Environmental Design and Optimization of Modular Hydropower Plants

This research aimed to understand the pathways to cost-effective and sustainable low-head hydropower. Designing viable hydropower projects requires optimization across many economic, environmental, and social outcomes. However, existing run-of-river hydropower design models often focus on economic performance and customizing technologies for high-head diversion schemes. Standard modular hydropower is a new design approach that uses standardized rather than custom-designed technologies to achieve economies of scale. Oak Ridge National Laboratory established a conceptual outline for module classes based on functions, such as generation modules and fish passage modules, but further research was needed to identify how modules should be selected and operated for a site. Therefore, a new hydropower design model, called the waterSHED model, was created to incorporate multi-objective optimization strategies and design considerations specific to standard modular hydropower. The waterSHED model uses an object-oriented approach, heuristic optimization techniques, and a system of inter-disciplinary models to assess project feasibility and design tradeoffs. The model quantifies the non-power benefits of fish passage, sediment passage, and recreation passage by integrating existing and novel modeling approaches into an operation simulation.
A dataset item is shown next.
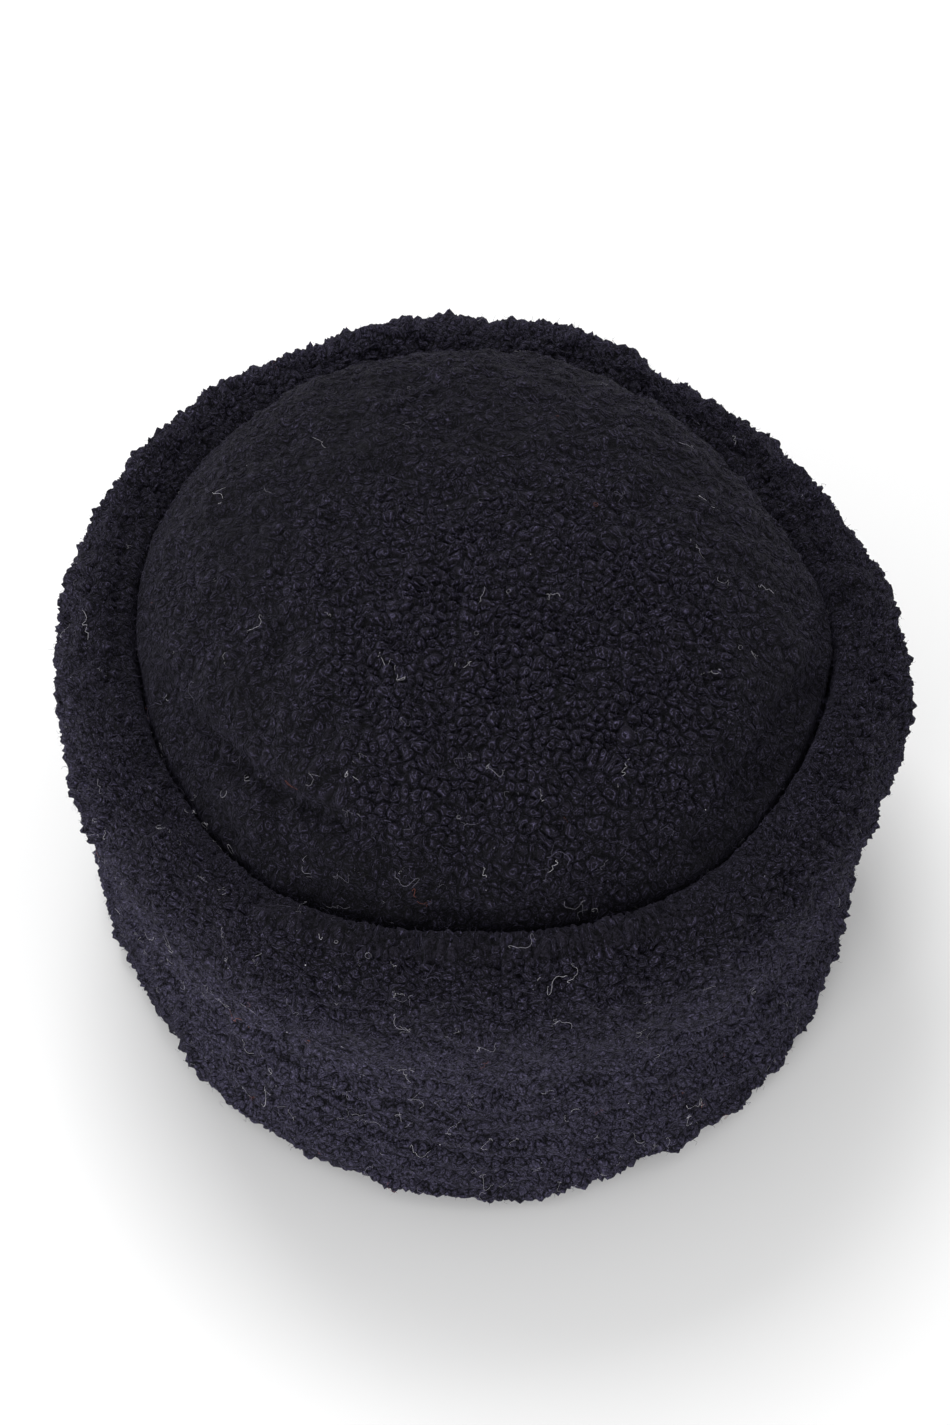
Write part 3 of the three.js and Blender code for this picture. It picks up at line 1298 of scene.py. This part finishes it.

Two case studies were conducted to validate the model and help answer research questions related to 1) the cost-benefit tradeoffs of non-power modules, 2) the economic drivers of modular designs, and 3) the value of fish-safe designs. These case studies highlighted the potential of several technologies, such as fish-safe turbines and sediment sluice gates, to improve the environmental performance of projects with minimal impacts on generation. However, cost reductions are needed to overcome the economic and regulatory challenges of low-head projects, particularly for foundation and generation technologies. The object-oriented approach facilitates rapid integration of the innovations that will emerge to meet these challenges. This research helped modernize hydropower design thinking and provided valuable tools to the industry that will enable communities to meet clean electricity goals and protect riverine ecosystems.